▸ **DESCRIPTION OF THE TASK**: Only the lines between the line with "make_neck_shell()" and the line with "bpy.context.scene.collection.objects.link(empty)", together with those two lines themselves, are to be copied exactly.

▸ **TASK MATERIAL**:
>> Begin

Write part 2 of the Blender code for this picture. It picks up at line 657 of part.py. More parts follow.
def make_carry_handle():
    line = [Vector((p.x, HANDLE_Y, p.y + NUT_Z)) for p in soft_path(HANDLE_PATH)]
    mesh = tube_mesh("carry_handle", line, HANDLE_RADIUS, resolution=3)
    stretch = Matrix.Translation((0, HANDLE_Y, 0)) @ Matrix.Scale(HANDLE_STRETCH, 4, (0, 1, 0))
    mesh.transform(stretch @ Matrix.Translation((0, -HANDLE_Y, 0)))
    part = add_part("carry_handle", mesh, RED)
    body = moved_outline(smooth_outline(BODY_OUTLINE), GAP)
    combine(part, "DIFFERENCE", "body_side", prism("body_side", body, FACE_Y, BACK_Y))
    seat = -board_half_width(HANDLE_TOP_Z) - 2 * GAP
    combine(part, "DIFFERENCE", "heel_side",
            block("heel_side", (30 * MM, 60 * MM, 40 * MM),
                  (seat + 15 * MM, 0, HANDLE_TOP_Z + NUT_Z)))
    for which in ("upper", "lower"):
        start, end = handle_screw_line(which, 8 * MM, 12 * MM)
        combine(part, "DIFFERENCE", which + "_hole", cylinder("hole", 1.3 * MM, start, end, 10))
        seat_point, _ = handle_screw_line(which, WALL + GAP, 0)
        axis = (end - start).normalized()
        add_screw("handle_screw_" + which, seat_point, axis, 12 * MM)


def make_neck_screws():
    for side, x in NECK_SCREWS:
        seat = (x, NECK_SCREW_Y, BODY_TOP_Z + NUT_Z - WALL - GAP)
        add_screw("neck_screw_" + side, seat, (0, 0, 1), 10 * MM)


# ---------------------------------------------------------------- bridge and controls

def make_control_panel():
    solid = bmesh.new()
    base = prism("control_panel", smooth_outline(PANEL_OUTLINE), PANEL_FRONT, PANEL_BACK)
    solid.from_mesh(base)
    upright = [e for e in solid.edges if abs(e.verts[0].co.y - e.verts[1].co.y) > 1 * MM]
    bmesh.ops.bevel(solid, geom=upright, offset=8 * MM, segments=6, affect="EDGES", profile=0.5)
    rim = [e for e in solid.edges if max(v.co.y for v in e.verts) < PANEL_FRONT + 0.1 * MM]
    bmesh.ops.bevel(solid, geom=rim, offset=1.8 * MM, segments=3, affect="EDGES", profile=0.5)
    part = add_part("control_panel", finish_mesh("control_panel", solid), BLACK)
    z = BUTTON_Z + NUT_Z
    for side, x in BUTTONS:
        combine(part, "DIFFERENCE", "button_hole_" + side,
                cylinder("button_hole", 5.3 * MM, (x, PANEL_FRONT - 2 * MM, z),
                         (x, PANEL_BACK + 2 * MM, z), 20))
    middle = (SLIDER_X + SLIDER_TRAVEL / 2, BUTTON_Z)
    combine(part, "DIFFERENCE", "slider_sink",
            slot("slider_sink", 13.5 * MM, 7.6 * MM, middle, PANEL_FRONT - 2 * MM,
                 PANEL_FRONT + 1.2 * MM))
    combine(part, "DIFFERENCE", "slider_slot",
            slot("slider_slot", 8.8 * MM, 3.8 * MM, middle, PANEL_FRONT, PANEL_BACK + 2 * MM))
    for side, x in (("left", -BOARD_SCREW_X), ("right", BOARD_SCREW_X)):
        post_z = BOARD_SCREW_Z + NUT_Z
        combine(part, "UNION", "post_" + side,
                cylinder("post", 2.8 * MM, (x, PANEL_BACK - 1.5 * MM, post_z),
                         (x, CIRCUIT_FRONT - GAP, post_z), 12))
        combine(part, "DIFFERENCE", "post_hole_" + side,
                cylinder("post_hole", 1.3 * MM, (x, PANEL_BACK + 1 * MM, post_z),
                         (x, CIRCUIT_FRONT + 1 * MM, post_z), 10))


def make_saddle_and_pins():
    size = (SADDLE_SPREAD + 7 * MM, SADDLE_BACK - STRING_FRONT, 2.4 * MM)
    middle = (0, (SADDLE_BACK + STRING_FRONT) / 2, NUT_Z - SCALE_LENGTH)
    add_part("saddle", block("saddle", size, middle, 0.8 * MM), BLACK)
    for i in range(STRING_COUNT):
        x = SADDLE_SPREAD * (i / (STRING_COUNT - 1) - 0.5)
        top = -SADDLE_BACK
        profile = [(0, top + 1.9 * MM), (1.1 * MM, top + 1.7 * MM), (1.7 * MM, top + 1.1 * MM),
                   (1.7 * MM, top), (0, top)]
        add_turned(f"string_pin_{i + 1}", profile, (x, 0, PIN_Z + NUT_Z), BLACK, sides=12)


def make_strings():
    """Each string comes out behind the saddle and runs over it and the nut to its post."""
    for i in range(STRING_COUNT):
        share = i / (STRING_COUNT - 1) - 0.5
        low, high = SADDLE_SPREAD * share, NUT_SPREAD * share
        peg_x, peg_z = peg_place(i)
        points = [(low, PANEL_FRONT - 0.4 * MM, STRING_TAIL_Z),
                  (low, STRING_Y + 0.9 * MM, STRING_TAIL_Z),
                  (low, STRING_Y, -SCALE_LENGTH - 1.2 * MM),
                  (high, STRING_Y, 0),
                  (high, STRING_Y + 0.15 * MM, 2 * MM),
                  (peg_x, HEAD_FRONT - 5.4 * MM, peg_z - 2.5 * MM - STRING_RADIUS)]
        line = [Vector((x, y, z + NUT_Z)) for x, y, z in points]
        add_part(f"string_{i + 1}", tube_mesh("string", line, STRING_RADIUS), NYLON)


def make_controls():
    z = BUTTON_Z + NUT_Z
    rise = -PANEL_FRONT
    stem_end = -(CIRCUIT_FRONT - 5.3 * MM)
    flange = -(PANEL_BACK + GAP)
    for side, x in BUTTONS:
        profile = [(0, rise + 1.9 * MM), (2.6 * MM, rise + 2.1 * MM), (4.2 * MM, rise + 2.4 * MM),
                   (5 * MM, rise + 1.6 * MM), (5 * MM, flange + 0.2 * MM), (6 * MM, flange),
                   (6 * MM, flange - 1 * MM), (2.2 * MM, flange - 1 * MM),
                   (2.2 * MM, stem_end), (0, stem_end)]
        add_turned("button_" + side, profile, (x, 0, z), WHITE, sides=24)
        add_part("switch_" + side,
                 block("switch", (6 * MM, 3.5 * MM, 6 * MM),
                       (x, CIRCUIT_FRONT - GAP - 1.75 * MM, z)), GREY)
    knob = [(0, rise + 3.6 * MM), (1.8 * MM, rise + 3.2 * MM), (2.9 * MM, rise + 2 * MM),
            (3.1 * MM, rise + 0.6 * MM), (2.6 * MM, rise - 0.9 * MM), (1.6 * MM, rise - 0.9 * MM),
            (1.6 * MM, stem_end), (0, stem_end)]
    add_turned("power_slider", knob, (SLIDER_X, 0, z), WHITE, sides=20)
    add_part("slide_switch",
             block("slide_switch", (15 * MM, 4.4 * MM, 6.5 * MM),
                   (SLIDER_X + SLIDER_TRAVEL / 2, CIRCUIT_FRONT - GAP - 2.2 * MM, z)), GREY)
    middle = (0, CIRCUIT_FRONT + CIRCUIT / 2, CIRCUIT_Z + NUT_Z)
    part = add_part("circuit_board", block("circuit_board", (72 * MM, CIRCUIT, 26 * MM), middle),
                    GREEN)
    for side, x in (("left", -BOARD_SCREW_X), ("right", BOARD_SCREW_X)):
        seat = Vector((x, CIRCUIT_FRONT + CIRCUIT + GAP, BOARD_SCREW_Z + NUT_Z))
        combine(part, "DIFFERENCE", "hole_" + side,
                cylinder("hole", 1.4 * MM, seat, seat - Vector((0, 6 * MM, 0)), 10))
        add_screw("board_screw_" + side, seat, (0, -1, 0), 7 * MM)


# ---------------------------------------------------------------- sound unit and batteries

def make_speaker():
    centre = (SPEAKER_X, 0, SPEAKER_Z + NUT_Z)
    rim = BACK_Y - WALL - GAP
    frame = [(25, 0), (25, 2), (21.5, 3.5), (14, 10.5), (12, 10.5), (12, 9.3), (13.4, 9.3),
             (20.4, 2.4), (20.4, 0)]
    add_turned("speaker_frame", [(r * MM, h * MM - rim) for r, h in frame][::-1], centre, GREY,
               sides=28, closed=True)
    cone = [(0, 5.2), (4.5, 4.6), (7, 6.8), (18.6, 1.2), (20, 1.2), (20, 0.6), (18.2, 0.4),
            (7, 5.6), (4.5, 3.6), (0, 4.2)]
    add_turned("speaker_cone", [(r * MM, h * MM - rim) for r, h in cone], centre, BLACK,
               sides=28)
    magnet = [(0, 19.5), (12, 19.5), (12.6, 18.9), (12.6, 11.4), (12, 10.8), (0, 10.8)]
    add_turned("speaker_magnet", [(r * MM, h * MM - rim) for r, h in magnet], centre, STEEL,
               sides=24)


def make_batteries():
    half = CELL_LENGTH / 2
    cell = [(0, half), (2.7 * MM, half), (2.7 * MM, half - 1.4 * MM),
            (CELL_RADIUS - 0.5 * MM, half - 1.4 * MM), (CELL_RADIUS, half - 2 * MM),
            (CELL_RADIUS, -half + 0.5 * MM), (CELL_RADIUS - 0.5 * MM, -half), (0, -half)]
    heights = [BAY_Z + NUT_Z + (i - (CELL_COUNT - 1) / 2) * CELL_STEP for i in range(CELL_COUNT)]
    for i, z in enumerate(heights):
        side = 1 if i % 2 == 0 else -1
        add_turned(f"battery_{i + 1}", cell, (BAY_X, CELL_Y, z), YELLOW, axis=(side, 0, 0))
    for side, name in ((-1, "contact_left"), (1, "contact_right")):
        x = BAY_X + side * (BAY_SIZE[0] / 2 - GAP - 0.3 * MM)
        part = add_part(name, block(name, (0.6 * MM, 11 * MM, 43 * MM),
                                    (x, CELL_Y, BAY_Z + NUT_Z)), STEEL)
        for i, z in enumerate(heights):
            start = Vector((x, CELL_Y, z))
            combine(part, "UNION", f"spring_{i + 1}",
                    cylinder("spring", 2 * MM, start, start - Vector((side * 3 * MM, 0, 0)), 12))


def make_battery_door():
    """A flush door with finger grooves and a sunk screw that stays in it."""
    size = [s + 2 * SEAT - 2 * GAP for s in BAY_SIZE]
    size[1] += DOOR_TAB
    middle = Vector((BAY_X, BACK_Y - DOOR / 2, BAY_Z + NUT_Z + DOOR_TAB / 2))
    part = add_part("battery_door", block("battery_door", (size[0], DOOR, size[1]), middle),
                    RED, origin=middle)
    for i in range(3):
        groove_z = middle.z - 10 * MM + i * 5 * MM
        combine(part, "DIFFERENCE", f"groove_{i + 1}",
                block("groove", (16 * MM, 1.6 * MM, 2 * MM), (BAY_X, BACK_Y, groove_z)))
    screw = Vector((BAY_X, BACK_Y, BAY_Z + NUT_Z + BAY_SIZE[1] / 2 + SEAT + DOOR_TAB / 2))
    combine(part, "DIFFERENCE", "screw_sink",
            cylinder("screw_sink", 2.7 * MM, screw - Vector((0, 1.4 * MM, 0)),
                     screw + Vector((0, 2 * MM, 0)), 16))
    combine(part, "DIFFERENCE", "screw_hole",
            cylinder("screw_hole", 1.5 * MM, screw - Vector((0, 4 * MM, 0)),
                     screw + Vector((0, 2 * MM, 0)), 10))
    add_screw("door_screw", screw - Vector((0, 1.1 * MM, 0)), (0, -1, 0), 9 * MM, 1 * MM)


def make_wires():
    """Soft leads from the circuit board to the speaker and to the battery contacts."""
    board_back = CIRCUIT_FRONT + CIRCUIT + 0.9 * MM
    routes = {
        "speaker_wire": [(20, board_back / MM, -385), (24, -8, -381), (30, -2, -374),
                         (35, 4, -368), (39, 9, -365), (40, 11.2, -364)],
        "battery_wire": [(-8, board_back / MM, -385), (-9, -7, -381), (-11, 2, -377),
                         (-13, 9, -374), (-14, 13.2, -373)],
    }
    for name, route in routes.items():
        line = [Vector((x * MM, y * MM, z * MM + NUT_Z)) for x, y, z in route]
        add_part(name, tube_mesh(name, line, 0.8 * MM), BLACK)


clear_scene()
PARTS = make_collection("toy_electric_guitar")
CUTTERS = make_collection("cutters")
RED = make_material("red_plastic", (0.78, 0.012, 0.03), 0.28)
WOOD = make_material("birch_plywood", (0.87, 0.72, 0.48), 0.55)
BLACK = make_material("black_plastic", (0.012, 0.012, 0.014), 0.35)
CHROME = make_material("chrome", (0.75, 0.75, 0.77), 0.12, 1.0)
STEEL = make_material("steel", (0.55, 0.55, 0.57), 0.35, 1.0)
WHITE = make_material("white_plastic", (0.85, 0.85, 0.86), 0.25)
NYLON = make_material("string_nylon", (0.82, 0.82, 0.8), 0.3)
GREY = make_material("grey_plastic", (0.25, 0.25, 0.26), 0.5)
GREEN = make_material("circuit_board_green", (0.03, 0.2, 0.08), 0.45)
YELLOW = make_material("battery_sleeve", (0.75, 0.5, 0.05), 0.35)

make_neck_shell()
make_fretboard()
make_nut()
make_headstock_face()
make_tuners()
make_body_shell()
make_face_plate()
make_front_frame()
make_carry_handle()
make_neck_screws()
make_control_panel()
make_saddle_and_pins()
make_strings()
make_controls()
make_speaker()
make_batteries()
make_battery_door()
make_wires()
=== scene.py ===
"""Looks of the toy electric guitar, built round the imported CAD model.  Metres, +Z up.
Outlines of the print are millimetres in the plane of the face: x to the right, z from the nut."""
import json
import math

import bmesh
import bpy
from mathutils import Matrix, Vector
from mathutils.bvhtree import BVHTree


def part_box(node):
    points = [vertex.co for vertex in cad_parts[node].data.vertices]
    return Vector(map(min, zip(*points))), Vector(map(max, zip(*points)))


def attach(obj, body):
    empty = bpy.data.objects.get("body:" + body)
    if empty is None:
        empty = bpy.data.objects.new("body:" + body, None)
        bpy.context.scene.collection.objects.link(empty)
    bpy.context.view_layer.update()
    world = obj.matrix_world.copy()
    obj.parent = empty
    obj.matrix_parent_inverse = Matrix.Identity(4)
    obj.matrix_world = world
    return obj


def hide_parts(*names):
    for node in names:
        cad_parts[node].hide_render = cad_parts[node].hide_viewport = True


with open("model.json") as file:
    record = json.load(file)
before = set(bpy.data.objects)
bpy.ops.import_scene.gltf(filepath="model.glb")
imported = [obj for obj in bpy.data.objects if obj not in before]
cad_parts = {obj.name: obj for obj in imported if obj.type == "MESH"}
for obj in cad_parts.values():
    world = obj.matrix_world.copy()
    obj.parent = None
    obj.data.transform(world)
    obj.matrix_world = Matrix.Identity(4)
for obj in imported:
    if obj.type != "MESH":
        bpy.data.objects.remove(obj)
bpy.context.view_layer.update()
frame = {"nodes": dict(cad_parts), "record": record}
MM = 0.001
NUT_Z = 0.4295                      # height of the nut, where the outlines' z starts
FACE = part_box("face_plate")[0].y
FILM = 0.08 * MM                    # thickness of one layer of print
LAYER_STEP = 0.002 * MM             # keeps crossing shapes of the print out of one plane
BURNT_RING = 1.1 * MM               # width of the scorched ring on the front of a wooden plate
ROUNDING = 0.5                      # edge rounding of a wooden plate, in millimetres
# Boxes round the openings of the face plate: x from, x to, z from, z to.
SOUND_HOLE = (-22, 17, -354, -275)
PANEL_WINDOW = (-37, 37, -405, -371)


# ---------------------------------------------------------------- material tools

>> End
>> Begin

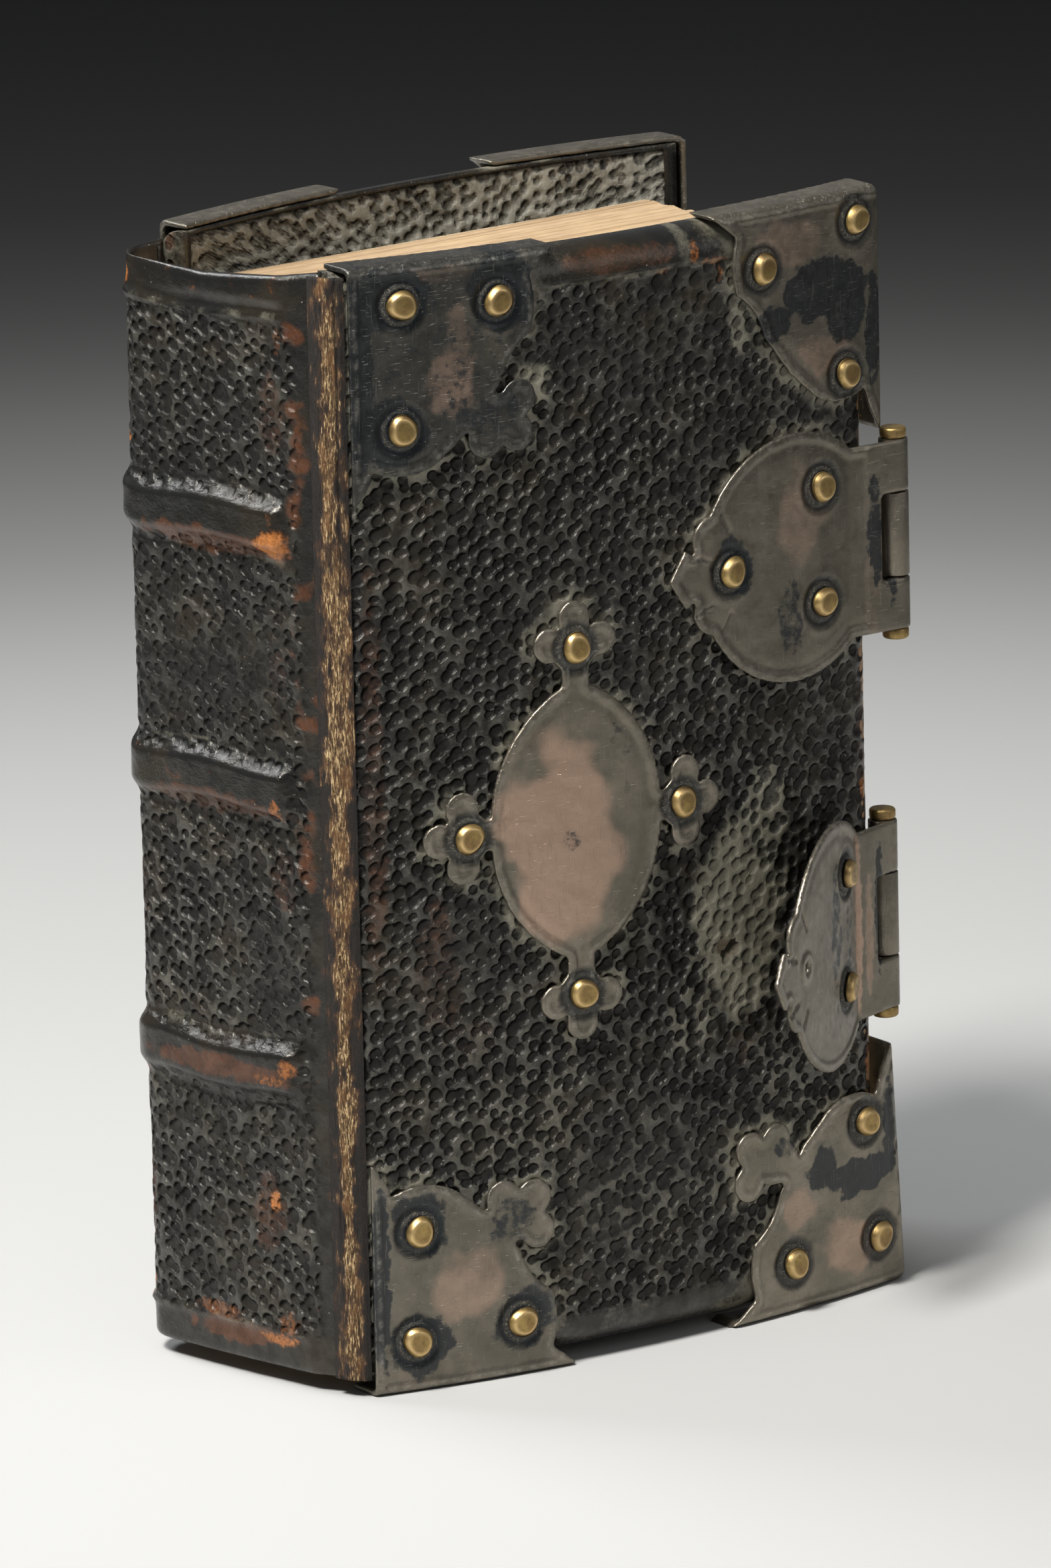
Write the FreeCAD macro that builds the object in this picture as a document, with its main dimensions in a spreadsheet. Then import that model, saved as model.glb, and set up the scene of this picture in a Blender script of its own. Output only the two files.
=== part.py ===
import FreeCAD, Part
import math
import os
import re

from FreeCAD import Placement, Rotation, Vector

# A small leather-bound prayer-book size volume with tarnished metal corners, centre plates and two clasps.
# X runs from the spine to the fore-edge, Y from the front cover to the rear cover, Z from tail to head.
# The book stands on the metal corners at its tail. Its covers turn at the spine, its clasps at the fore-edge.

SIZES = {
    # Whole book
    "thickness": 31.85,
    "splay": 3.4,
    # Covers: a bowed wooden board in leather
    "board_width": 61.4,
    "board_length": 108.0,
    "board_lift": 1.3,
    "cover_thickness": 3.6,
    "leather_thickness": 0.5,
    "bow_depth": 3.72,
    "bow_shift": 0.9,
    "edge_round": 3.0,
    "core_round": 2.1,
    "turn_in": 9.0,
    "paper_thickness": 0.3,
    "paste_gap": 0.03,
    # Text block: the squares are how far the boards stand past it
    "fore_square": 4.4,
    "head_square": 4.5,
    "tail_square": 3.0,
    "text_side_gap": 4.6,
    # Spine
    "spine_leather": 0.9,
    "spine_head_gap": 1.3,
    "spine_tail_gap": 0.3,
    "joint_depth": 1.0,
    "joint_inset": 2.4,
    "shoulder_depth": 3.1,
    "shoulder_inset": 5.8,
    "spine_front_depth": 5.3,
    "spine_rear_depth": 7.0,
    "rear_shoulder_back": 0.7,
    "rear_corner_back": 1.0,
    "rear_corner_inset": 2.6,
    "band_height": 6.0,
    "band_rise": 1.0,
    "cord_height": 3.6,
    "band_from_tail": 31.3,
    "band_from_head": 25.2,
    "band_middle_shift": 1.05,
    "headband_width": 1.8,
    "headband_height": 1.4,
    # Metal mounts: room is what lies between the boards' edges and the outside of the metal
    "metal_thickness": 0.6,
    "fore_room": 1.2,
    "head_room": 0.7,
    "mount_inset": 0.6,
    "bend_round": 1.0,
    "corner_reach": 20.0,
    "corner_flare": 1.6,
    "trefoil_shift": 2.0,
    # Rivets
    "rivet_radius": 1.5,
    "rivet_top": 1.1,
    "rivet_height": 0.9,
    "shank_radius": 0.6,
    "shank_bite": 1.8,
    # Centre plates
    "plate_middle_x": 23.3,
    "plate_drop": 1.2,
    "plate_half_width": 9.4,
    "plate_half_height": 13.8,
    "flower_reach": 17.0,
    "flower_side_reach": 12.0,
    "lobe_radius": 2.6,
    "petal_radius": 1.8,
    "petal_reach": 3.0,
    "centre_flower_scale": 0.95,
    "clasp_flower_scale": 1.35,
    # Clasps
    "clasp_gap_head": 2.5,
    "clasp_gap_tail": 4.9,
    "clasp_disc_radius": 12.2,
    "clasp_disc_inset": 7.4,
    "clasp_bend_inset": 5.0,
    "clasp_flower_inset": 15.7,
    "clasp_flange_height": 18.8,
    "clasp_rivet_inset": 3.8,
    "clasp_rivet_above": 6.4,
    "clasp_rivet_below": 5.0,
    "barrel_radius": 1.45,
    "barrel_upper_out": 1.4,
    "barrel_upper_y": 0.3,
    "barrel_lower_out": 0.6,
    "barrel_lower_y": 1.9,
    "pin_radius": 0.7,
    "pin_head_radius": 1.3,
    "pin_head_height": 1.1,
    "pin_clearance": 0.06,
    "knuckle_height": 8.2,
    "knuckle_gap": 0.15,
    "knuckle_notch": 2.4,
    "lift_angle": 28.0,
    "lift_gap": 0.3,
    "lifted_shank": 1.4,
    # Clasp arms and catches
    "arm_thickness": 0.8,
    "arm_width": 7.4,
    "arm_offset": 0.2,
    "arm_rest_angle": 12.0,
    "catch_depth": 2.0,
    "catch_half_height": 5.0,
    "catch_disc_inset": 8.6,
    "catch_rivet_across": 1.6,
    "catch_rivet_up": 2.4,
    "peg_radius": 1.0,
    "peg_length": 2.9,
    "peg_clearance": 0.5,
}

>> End
>> Begin

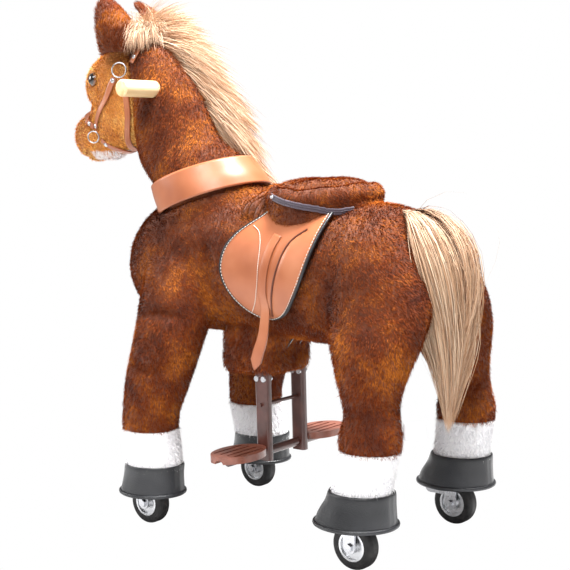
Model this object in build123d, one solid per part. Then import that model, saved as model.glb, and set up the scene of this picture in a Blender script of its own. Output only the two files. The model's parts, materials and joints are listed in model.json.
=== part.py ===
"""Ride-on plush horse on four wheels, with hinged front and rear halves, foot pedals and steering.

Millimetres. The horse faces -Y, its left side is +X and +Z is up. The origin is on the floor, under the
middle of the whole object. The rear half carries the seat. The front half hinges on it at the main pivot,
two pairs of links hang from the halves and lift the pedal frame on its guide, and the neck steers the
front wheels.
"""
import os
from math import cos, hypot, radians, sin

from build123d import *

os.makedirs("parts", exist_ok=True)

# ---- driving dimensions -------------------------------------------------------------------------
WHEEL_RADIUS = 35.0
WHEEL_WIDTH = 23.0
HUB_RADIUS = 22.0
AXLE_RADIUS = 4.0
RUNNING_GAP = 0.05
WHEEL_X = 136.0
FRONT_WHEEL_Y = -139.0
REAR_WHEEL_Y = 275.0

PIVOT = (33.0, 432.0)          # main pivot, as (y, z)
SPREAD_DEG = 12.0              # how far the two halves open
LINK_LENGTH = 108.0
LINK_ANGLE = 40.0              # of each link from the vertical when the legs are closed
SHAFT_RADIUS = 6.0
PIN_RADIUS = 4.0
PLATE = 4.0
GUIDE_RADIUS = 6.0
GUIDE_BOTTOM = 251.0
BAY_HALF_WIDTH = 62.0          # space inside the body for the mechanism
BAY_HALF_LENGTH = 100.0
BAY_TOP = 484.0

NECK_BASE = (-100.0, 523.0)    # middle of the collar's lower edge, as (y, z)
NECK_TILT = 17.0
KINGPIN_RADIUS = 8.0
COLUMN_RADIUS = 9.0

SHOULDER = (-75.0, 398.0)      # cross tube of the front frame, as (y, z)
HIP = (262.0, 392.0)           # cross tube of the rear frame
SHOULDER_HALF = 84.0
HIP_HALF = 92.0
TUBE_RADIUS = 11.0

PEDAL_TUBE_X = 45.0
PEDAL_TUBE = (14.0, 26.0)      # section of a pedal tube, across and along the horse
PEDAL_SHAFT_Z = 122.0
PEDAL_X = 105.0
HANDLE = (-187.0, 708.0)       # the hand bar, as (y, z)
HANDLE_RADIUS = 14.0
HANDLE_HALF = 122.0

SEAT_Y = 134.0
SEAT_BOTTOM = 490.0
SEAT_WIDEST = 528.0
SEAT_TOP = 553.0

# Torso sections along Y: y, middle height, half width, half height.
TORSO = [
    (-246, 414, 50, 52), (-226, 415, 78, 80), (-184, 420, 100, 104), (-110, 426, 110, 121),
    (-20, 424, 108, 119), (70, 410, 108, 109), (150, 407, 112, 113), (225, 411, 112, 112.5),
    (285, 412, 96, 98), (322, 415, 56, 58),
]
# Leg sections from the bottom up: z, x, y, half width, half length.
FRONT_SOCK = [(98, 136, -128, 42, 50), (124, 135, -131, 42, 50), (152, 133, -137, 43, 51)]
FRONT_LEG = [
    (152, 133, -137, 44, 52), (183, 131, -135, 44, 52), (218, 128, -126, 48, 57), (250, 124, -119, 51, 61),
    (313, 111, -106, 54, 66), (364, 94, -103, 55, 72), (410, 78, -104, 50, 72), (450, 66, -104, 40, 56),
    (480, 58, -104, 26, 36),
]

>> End

▸ **COMPLETED EXERCISE**:
make_neck_shell()
make_fretboard()
make_nut()
make_headstock_face()
make_tuners()
make_body_shell()
make_face_plate()
make_front_frame()
make_carry_handle()
make_neck_screws()
make_control_panel()
make_saddle_and_pins()
make_strings()
make_controls()
make_speaker()
make_batteries()
make_battery_door()
make_wires()
=== scene.py ===
"""Looks of the toy electric guitar, built round the imported CAD model.  Metres, +Z up.
Outlines of the print are millimetres in the plane of the face: x to the right, z from the nut."""
import json
import math

import bmesh
import bpy
from mathutils import Matrix, Vector
from mathutils.bvhtree import BVHTree


def part_box(node):
    points = [vertex.co for vertex in cad_parts[node].data.vertices]
    return Vector(map(min, zip(*points))), Vector(map(max, zip(*points)))


def attach(obj, body):
    empty = bpy.data.objects.get("body:" + body)
    if empty is None:
        empty = bpy.data.objects.new("body:" + body, None)
        bpy.context.scene.collection.objects.link(empty)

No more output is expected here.